::: MATERIAL FOR THE TASK
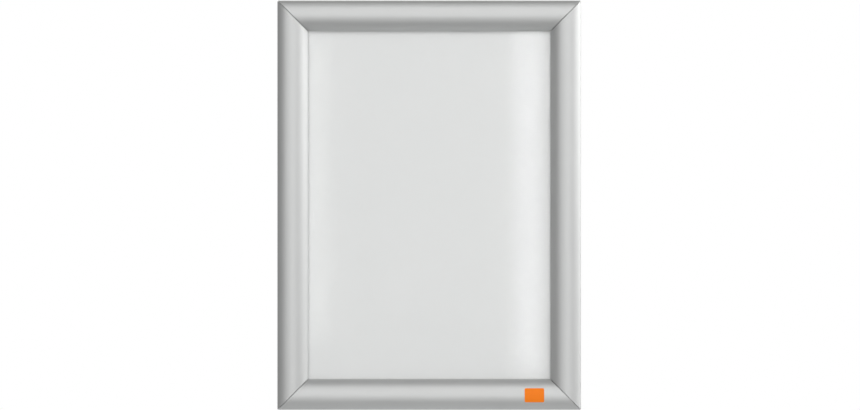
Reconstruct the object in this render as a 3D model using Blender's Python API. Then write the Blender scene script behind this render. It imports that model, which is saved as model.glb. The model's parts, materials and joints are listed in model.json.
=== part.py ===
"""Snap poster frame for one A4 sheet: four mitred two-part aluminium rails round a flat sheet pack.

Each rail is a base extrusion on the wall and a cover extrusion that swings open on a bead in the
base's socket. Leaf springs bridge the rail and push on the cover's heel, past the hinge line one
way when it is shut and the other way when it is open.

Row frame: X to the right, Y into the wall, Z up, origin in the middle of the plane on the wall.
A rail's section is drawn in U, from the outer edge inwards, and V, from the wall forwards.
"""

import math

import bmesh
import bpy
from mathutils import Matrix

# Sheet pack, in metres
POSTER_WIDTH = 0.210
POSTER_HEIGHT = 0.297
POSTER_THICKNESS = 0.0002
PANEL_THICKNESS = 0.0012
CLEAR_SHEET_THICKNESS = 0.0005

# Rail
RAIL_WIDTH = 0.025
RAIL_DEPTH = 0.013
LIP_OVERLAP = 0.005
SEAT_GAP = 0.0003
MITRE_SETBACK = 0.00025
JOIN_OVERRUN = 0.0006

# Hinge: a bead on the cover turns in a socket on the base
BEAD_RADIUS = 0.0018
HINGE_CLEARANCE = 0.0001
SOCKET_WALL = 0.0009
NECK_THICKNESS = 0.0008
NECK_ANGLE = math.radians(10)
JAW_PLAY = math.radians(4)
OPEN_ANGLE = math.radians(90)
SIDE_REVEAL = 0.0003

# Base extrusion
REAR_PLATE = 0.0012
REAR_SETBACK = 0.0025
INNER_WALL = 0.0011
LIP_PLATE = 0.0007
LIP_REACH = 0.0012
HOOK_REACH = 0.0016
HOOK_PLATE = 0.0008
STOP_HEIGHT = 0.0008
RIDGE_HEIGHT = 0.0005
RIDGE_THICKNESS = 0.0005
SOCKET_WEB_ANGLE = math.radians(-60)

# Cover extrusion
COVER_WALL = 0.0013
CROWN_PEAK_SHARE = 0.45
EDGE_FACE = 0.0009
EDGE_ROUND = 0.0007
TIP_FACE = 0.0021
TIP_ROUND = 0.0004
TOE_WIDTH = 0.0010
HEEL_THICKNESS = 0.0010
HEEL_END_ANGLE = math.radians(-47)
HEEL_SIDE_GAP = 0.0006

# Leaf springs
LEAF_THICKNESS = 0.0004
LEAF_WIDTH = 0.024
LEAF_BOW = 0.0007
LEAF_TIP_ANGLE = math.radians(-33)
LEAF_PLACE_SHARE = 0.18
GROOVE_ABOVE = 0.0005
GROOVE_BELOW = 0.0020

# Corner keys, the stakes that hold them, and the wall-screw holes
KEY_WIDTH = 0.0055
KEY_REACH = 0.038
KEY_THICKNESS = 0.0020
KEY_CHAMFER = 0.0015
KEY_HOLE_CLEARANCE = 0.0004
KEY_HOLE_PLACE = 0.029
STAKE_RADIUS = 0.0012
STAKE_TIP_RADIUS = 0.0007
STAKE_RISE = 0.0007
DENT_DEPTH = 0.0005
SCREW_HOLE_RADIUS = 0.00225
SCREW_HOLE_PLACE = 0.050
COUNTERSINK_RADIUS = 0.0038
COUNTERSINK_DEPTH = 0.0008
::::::
::: MATERIAL FOR THE TASK
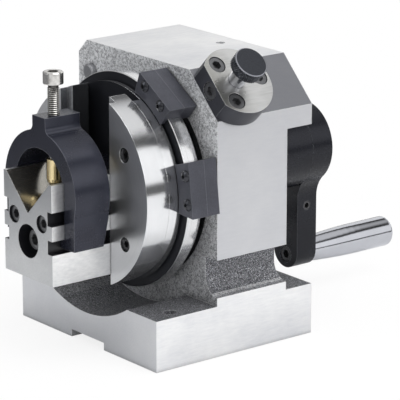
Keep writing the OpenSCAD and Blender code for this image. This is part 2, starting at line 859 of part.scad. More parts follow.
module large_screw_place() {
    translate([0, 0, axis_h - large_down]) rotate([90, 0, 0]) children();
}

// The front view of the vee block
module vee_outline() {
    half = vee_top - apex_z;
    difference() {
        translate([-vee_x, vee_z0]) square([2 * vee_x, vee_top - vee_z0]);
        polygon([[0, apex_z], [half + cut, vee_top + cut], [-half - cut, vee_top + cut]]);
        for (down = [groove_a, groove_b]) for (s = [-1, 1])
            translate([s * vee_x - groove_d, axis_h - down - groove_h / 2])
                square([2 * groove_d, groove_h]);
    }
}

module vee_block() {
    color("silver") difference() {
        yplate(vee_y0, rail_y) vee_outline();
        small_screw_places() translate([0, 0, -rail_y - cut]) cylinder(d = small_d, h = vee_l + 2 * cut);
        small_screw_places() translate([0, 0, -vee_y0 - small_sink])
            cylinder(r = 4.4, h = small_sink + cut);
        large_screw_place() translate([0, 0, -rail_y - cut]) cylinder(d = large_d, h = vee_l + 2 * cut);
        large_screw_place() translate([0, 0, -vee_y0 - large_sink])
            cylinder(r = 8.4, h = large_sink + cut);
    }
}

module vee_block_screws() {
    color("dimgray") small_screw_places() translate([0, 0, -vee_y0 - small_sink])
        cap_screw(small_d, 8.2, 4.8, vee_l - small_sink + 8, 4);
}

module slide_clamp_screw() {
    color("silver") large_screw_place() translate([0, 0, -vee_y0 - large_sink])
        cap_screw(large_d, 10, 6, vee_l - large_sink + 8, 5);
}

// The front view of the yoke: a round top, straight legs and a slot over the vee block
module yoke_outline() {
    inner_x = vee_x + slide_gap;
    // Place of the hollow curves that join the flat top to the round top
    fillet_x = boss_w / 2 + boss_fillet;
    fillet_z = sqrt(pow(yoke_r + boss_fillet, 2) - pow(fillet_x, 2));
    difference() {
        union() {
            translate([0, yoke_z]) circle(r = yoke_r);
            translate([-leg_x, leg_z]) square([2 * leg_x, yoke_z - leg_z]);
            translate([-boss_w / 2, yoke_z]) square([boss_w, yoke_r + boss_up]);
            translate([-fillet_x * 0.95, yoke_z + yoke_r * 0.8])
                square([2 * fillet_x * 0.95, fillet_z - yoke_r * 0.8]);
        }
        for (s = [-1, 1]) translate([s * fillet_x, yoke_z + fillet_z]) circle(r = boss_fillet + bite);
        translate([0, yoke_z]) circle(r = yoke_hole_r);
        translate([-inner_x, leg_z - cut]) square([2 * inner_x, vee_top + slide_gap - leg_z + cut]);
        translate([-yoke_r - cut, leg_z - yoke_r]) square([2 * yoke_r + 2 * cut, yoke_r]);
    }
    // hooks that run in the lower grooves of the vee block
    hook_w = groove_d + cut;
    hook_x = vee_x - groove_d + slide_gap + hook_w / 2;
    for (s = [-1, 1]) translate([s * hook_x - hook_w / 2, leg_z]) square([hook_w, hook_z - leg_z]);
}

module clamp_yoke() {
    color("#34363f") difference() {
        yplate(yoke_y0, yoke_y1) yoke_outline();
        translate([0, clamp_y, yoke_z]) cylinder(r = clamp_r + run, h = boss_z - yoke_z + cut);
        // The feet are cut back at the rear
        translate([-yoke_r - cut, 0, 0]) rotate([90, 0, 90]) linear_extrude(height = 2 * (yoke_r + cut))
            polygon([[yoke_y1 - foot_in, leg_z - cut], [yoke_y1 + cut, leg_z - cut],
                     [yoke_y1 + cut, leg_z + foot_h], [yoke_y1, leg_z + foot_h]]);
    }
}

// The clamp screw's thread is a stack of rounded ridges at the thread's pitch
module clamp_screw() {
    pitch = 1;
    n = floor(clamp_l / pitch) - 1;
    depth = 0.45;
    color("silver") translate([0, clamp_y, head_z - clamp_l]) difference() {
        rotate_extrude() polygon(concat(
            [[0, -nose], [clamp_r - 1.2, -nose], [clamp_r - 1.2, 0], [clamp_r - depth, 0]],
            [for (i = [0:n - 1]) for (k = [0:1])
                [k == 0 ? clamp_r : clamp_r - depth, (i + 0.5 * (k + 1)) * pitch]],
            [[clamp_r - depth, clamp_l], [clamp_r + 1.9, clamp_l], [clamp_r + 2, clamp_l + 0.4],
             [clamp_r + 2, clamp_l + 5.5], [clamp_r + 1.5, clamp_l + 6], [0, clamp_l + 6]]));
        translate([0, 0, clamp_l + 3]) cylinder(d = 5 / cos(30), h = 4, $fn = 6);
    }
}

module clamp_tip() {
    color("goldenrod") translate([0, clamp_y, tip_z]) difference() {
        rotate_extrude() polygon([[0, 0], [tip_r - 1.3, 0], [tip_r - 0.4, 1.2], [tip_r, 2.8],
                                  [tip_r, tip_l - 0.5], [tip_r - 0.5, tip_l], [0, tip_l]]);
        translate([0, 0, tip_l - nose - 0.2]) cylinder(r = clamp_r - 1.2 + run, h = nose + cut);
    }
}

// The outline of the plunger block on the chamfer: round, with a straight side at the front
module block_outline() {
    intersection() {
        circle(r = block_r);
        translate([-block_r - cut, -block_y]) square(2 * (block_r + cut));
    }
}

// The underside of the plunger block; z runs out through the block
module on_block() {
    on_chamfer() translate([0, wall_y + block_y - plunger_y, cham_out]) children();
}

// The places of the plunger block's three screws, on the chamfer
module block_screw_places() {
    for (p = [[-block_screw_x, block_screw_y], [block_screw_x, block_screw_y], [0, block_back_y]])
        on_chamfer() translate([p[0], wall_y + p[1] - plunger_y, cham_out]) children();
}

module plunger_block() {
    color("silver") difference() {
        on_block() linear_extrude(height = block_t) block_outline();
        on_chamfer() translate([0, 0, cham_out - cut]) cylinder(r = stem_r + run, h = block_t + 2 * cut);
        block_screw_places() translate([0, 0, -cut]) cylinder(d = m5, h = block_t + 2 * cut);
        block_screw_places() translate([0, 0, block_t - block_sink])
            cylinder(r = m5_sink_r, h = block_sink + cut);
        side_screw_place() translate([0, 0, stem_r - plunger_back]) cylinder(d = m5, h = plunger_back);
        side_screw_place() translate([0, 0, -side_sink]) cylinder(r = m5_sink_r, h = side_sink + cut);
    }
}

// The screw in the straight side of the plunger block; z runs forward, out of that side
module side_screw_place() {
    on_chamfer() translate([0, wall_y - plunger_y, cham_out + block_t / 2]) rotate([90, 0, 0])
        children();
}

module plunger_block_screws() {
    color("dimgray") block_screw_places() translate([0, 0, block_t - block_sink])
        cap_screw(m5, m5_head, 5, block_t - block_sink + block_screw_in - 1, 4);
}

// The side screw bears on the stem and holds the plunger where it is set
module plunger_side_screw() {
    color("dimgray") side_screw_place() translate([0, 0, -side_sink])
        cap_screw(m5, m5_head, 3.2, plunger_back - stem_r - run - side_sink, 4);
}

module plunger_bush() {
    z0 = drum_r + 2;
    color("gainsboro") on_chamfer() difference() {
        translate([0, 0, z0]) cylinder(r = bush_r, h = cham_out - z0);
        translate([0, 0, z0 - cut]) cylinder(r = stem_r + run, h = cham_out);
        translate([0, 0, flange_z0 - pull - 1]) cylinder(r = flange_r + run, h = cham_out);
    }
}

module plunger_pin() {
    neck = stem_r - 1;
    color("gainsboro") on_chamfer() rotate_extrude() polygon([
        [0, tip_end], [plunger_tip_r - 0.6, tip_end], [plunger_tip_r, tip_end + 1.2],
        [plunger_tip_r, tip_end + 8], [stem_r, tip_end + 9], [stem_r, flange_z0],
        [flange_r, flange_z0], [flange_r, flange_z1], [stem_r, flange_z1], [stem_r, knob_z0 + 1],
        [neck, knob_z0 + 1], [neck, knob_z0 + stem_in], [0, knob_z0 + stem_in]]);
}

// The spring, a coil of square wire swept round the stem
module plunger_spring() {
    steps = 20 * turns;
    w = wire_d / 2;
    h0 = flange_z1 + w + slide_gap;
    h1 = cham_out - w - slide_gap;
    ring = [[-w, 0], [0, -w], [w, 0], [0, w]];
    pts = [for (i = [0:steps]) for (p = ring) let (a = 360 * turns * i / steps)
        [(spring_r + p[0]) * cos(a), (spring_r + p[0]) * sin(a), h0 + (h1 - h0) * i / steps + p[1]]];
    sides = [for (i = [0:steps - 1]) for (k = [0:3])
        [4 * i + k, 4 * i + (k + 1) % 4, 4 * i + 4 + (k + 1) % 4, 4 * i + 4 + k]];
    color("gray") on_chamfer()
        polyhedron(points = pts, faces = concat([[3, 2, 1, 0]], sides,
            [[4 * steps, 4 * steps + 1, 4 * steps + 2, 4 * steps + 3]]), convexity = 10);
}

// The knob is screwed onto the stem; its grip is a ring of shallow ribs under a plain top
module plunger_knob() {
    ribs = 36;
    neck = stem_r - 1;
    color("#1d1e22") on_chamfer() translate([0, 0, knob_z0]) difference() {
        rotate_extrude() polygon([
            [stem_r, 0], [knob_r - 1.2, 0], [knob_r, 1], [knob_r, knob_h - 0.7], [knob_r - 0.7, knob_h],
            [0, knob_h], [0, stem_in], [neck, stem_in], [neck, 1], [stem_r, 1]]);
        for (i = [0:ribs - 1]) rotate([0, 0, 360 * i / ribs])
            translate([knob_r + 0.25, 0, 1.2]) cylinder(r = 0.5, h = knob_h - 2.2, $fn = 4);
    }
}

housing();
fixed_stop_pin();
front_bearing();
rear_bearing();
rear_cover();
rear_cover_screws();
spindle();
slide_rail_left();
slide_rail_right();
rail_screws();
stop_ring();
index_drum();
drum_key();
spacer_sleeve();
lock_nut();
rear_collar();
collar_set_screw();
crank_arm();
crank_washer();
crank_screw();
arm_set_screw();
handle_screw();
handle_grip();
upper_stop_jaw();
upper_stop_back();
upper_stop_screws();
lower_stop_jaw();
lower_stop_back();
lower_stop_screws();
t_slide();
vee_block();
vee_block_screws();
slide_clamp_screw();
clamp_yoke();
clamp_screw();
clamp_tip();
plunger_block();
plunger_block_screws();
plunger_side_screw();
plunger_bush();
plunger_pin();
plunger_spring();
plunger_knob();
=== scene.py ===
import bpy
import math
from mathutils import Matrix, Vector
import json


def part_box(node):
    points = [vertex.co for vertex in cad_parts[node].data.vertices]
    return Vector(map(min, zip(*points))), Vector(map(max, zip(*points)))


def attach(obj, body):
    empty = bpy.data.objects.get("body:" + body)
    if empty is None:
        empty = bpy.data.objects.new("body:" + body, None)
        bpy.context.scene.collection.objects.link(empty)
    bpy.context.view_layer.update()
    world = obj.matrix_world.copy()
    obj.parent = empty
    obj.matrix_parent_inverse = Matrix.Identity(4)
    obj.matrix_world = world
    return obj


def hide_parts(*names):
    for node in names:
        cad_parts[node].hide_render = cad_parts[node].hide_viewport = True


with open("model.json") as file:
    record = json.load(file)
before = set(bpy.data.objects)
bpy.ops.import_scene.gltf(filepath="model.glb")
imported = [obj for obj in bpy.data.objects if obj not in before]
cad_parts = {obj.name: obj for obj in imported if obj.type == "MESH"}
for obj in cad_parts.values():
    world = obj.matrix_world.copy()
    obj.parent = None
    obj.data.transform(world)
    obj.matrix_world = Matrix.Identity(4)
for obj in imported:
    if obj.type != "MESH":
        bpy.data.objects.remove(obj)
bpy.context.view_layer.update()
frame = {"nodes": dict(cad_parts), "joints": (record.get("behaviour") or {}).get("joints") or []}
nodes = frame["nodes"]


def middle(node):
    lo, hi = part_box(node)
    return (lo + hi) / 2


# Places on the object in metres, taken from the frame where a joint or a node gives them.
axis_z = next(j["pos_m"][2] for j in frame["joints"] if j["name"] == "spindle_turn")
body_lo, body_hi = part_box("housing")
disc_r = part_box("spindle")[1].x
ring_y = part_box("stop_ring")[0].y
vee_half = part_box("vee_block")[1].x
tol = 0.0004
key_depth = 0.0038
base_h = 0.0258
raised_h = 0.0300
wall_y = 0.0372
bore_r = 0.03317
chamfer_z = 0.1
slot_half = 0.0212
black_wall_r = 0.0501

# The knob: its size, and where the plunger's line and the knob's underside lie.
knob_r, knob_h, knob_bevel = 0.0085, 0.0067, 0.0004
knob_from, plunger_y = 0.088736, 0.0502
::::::
» **EXERCISE**:
Look through the entries above and quote exactly the lines from the line with "handle_screw();" to the line with "if empty is", counting both of those lines.

» **EXERCISE ANSWER**:
handle_screw();
handle_grip();
upper_stop_jaw();
upper_stop_back();
upper_stop_screws();
lower_stop_jaw();
lower_stop_back();
lower_stop_screws();
t_slide();
vee_block();
vee_block_screws();
slide_clamp_screw();
clamp_yoke();
clamp_screw();
clamp_tip();
plunger_block();
plunger_block_screws();
plunger_side_screw();
plunger_bush();
plunger_pin();
plunger_spring();
plunger_knob();
=== scene.py ===
import bpy
import math
from mathutils import Matrix, Vector
import json


def part_box(node):
    points = [vertex.co for vertex in cad_parts[node].data.vertices]
    return Vector(map(min, zip(*points))), Vector(map(max, zip(*points)))


def attach(obj, body):
    empty = bpy.data.objects.get("body:" + body)
    if empty is None:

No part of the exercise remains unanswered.